Con i suoi amici del nuovo comitato esecutivo della rivista di letteratura "Il Verri" (fondata a Milano, nel 1956, da Luciano Anceschi), lei sta cercando di promuovere, o di ripristinare, l'interesse verso il fondamento teorico dei vari problemi culturali...
Che è, oggi, purtroppo caduto in disuso. Abbiamo così allestito una serie di numeri tematici sulla critica, sulla poesia, sul racconto, sullo stereotipo, nonché un numero monografico su Emilio Villa (curato da Aldo Tagliaferri), numeri in cui l'esigenza d'una messa a fuoco d'ordine teorico è sempre presente. Uno dei prossimi numeri sarà dedicato all' "esercizio della lettura": titolazione, come vede, di pretta marca continiana.

Nell'ambito dell'interesse per la linguistica e per la psicoanalisi, considerata in rapporto all'opera letteraria, lei - ricordiamo - ha pubblicato, tra l'altro: "Il testo poetico. Teoria e pratiche d'analisi" (1972), "Cinque analisi. Il testo della poesia" (1982), "Modelli psicanalitici e teoria del testo" (1984). Qual è attualmente la sua posizione nei confronti della psicoanalisi?
Quella di sempre: e cioè l'attenzione - promossa dalla
psicoanalisi - verso il Soggetto nel suo rapporto al linguaggio che lo costituisce e lo fonda: rapporto che è soprattutto evidente - e in forme preclare - nell'opera letteraria, ove il Soggetto non fa che misurarsi (anche se non lo sa) con la sua lingua, vale a dire con la sua propria dotazione di linguaggio.

Verso quale direzione muove ora la sua ricerca?
Anche qui, non si tratta di direzioni nuove, dato che la ricerca si esercita sempre nell'ambito di quella che io chiamo (ma forse l'ha già detto Contini) l'auscultazione del testo, naturalmente coadiuvata da una strumentazione principalmente dedotta dalla linguistica, dalla semiologia e dalla psicoanalisi. Se vuole, posso precisare che, attualmente, l'atteggiamento dell'auscultazione fa centro sulla lettura, sulla lettura in opposizione all'interpretazione.

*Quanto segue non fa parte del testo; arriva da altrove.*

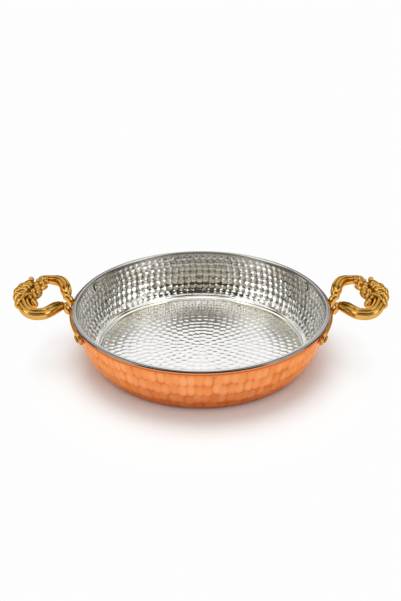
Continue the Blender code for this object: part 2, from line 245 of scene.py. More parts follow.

Che cosa pensa dell'attuale civiltà (o cultura) dell'immagine?
Beh, se si riferisce all'immagine televisiva, questa mi pare aberrante: è la conferma dei limiti del sapere dello spettatore, limiti che non devono essere valicati, in nessun modo. Lo spettatore (il tele-utente!) vede e ascolta quello che sa già e che attende di essere confermato. Anche le notizie dei disastri e delle guerre funzionano, nella televisione, come adeguamento ai clichés di massa. La televisione rappresenta, insomma, la cultura dello stereotipo (del luogo comune), calcolata al millimetro.
Se invece, per cultura dell'immagine, si intende quella del cinema, il discorso è del tutto diverso...

In positivo?
Naturalmente. Però si tratta di un discorso troppo complesso, e impossibile da affrontare in questa sede. Dirò solo che il cinema, grazie alle sequenze per immagini, ha imposto una articolazione e una concettualizzazione narrative della realtà quasi incompatibili con quelle della narrativa vera e propria, sia orale sia scritta. Nel cinema, il "racconto della realtà" non è omologabile al "racconto della realtà" quale si effettua nel romanzo o nel racconto vero e proprio: e dico questo malgrado la presenza della sceneggiatura e delle riduzioni dei romanzi a films. Basti pensare che il tempo della sequenza per immagini può anche coincidere col tempo reale, configurarsi come un suo doppio (una sua possibilità speculare), senza tuttavia essere mai il tempo reale. Per cui si può dire che, col cinema, si assiste di fatto alla messa in scena dell'ordine dell'immaginario, entro il quale il Soggetto (lo spettatore) si trova immerso, sperimentando una sorta di dilatazione euforica di sé. Mentre per quanto riguarda il racconto scritto della realtà (o il racconto raccontato), ciò che viene ad articolarsi è soprattutto l'ordine simbolico, il quale fa capo al linguaggio e domina il Soggetto con la sua legge.